Les querelles transatlantiques concernant les pratiques commerciales et les règlements de protection de l’environnement sont grosses d’un tel débat fondamental et de cette possibilité stupéfiante de voir la grande crise de notre civilisation et de notre système devenir un argument fondamental de la plaidoirie devant le tribunal de notre système judiciaire. C’est le cas du conflit qui sourd entre les Américains et les normes européennes (notamment britanniques) concernant les limites de la pollution par les avions de ligne. L’affaiblissement du pouvoir politique par rapport à ses devoirs de protection des intérêts du citoyen, au profit d’un système mécaniste de profit sans frein ni réglementation, conduit effectivement à des occurrences où notre juridisme peut conduire à son tour, dans une volte-face perverse (pour le système) mais goûteuse (pour nous) à des situations qu’on jugerait comme folles et insensées.
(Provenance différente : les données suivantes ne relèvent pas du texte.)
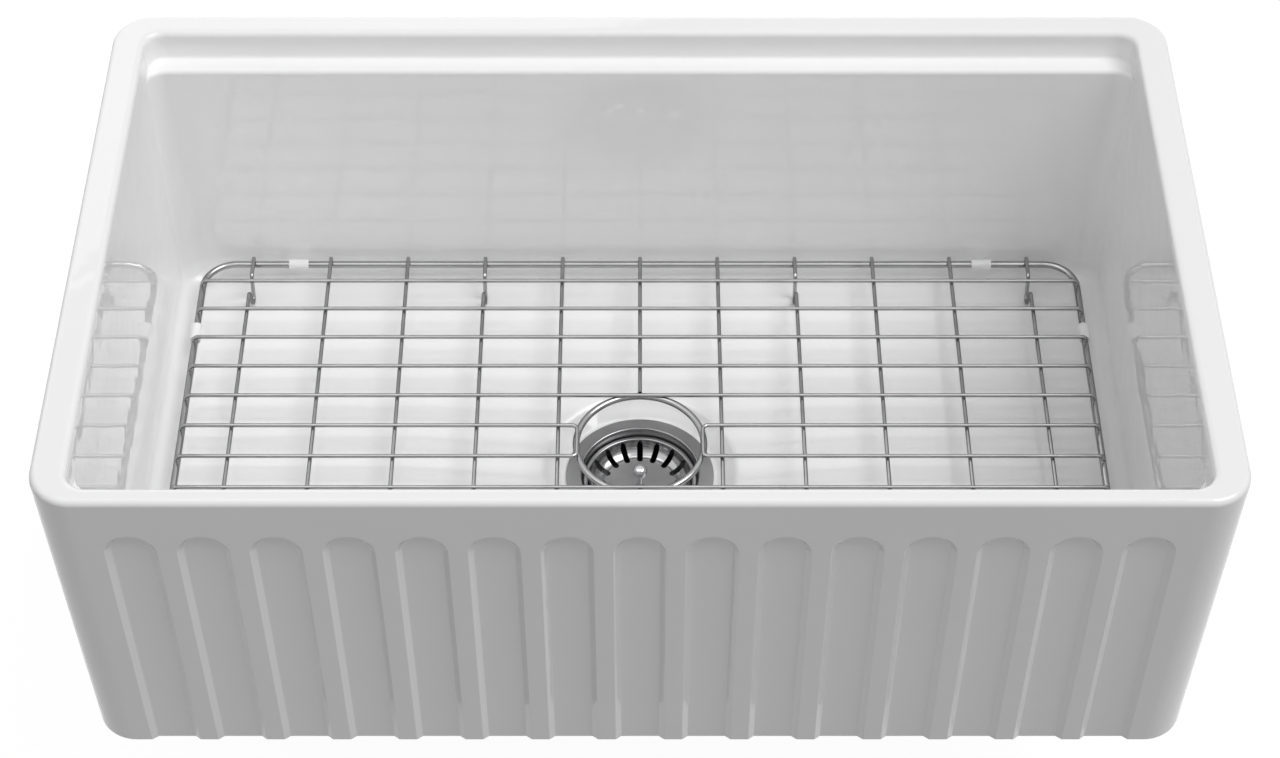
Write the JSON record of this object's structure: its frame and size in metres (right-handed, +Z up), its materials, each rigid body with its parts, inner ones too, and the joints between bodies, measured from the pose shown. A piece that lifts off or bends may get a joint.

Avec la crise climatique, en vérité, l’Histoire telle que l’ont voulue notre système et ceux qui représentent notre système désormais en crise peut être mise en procès au sens propre de l’expression. En même temps, ce procès nous conduit obligeamment au “tribunal de l’Histoire”, pour la mise en cause des fondements d’une civilisation confrontée à sa crise ultime. Aujourd’hui, les grands différends se règlent plus devant les tribunaux que sur les champs de bataille. C’est un progrès, se réjouit le philosophe ; voire s’il ne s’agit pas du progrès vers l’absurde ultime, lorsque le progrès en question aboutit à mettre en procès le Progrès lui-même et ceux qui prétendent le conduire.